Problem description>
Can you pull out each line of the data below that includes the word "code"?

(Records excerpted from a collection)
# # # # # # #

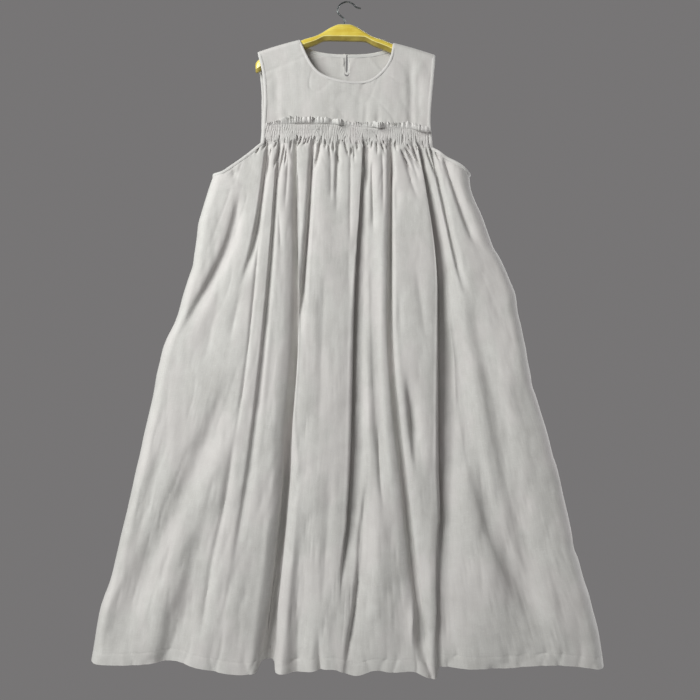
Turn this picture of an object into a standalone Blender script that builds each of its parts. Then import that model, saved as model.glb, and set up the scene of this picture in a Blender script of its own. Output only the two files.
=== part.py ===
"""Sleeveless linen sundress hanging flat on a clothes hanger.

A plain yoke front and back, a shirred band with a frilled heading, and a long gathered skirt with a
turned hem. Bias bindings finish the neck, the back slit and the armholes. Metres, +Z up, and the
front of the dress faces -Y. The origin is the inner top of the hook, where it hangs on a rail, and
a "drop" is a distance below it.
"""

import math

import bpy
import numpy as np

# ------------------------------------------------------------------ driving dimensions
CLOTH = 0.0016           # thickness of a linen panel
HEM_CLOTH = 0.0030       # the turned hem is a double layer
HEM_HEIGHT = 0.024
GATHER_DROP = 0.150      # the small gathers die away this far below the band
GATHER_COLUMNS = 3.1     # columns of the panel to each small gather
GATHER_STEEPNESS = 0.38  # depth of a small gather as a share of its width
SEAM_GAP = 0.0003
SIDE_ROUND = 0.050       # width over which a skirt panel turns in to its side seam
SIDE_ROUND_GROWTH = 0.030  # and how much wider that turn gets by the hem
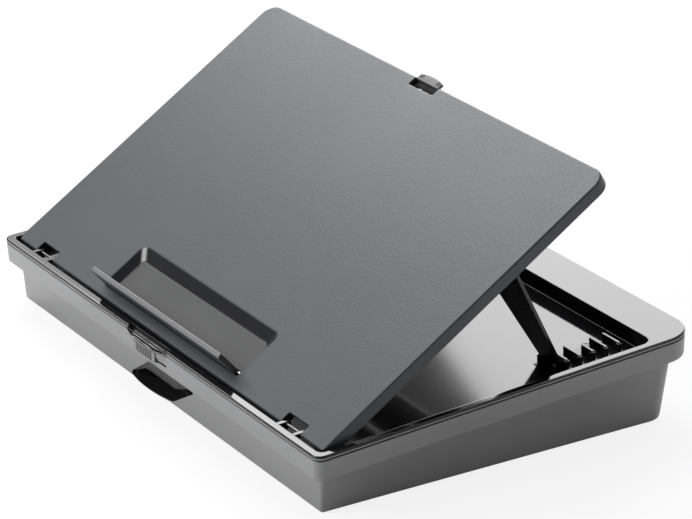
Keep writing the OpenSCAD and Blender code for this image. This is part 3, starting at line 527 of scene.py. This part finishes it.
# Work board
def work_board():
    """Rings from the panel's underside down the skirt's inside, round its foot, up its outside and over a
    rounded edge. The well's pan, cheeks, bosses and lugs are added, then the well, notches and bores cut."""
    few = np.linspace(-60, 60, 9)

    def out(margin, w, rf=3.0, rr=11.0):
        return ring(plan(LID_W / 2 - margin, margin, LID_L - margin, max(rf - margin * 0.5, 0.8),
                         max(rr - margin, 2.0), few), w)

    rings = [out(SKIRT_T + c, -PANEL_T - s) for s, c in quarter(0.8)][::-1]
    rings += [out(SKIRT_T, -5.5), out(SKIRT_T - 0.1, -SKIRT_H + 0.1), out(SKIRT_T - 0.3, -SKIRT_H)]
    rings += [out(s + 0.12, -SKIRT_H + c) for s, c in quarter(0.35)]
    rings += [out(0.06, -5)]
    rings += [out(1.1 * (1 - cos(t)), -1.1 * (1 - sin(t))) for t in np.linspace(0, pi / 2, 9)]
    rings += [out(1.5, 0)]
    board = skinned("work_board", on_board(np.array(rings)))

    def well(grow, w, flare=0.0):
        t = -w / WELL_D
        return ring(plan(WELL_HALF + grow + flare - WELL_END_IN * t, WELL_V0 - grow - flare,
                         WELL_V1 + grow + flare - WELL_BACK_IN * t, 0.8 + max(grow, 0) + flare,
                         WELL_CORNER + max(grow, 0) + flare, few), w)

    def bar(name, contour, ends, edge=0.0):
        return carried(name, contour, *ends, on_board, edge)

    pan = [well(WELL_WALL - s, -WELL_D - WELL_WALL + c) for s, c in quarter(1.0)]
    pan = skinned("pan", on_board(np.array(pan + [well(WELL_WALL, -1.2)])))
    add = [pan]
    cheek = box_yz(1.3, NOTCH_L + CHEEK_T, -AXIS_W - 3.4, -1.2)
    boss = box_yz(WELL_V0 - 0.6, LEDGE_V + 3, -LEDGE_W - 2.4, -1.15)
    catch_cheek = box_yz(LID_L - CATCH_NOTCH_L - 2, LID_L - 1.3, -SKIRT_H + 0.05, -1.25)
    catch_back = box_yz(LID_L - CATCH_NOTCH_L - 1.8, LID_L - CATCH_NOTCH_L, -SKIRT_H + 0.1, -1.2)
    lug = box_yz(PROP_V - 3, PROP_V + 3, -SKIRT_H + 0.2, -1.3)
    lug_in = PROP_HALF + 1
    for s in (-1, 1):
        for edge, way in ((s * (HINGE_X - NOTCH_HALF), -s), (s * (HINGE_X + NOTCH_HALF), s)):
            add.append(bar("cheek", cheek, sorted((edge, edge + way * CHEEK_T)), 0.15))
        add.append(bar("stud_boss", boss, span(s, WELL_HALF - 2.0, WELL_HALF + 4), 0.2))
        add.append(bar("catch_cheek", catch_cheek, span(s, CATCH_NOTCH, CATCH_NOTCH + 2.4)))
        add.append(bar("lug", lug, span(s, lug_in, lug_in + LUG_T), 0.2))
    add.append(bar("mid_lug", lug, (-LUG_T / 2, LUG_T / 2), 0.2))
    add.append(bar("catch_back", catch_back, (-CATCH_NOTCH - 0.5, CATCH_NOTCH + 0.5)))

    sunk = [well(-s, -WELL_D + c) for s, c in quarter(0.9)]
    sunk += [well(0, -0.4)] + [well(0, -s, c) for s, c in quarter(0.4)[1:]]
    sunk += [ring(sunk[-1][:, :2], 1.0)]
    cut = [skinned("well", on_board(np.array(sunk)))]
    for s in (-1, 1):
        lo, hi = span(s, HINGE_X - NOTCH_HALF, HINGE_X + NOTCH_HALF)
        cut.append(skinned("notch", on_board(notch((lo + hi) / 2, NOTCH_HALF, -2, NOTCH_L))))
        cut.append(bar("pin_bore", circle_yz(AXIS_V, -AXIS_W, PIN_HOLE, 24), (lo - 2.6, hi + 2.6)))
        ends = span(s, WELL_HALF - 8, WELL_HALF + 3)
        cut.append(bar("stud_bore", circle_yz(LEDGE_V, -LEDGE_W, STUD_HOLE, 24), ends))
    at_catch = notch(0, CATCH_NOTCH, LID_L - CATCH_NOTCH_L, LID_L + 2, 0.9)
    cut.append(skinned("catch_notch", on_board(at_catch)))
    rod_half = lug_in + LUG_T + 1.6
    cut.append(bar("rod_bore", circle_yz(PROP_V, -PROP_W, ROD_R + PIN_FIT, 28), (-rod_half, rod_half)))
    ends = (-CATCH_NOTCH - 3.4, CATCH_NOTCH + 3.4)
    cut.append(bar("catch_bore", circle_yz(LID_L - CATCH_BACK, -CATCH_W, PIN_HOLE, 24), ends))
    return carve(board, add, cut)


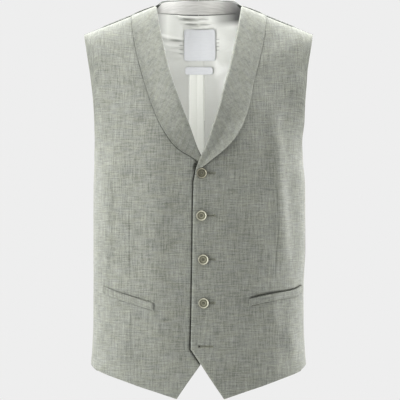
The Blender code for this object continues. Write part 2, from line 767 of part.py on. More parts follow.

# # # # # # #

Exercise output>
Keep writing the OpenSCAD and Blender code for this image. This is part 3, starting at line 527 of scene.py. This part finishes it.
The Blender code for this object continues. Write part 2, from line 767 of part.py on. More parts follow.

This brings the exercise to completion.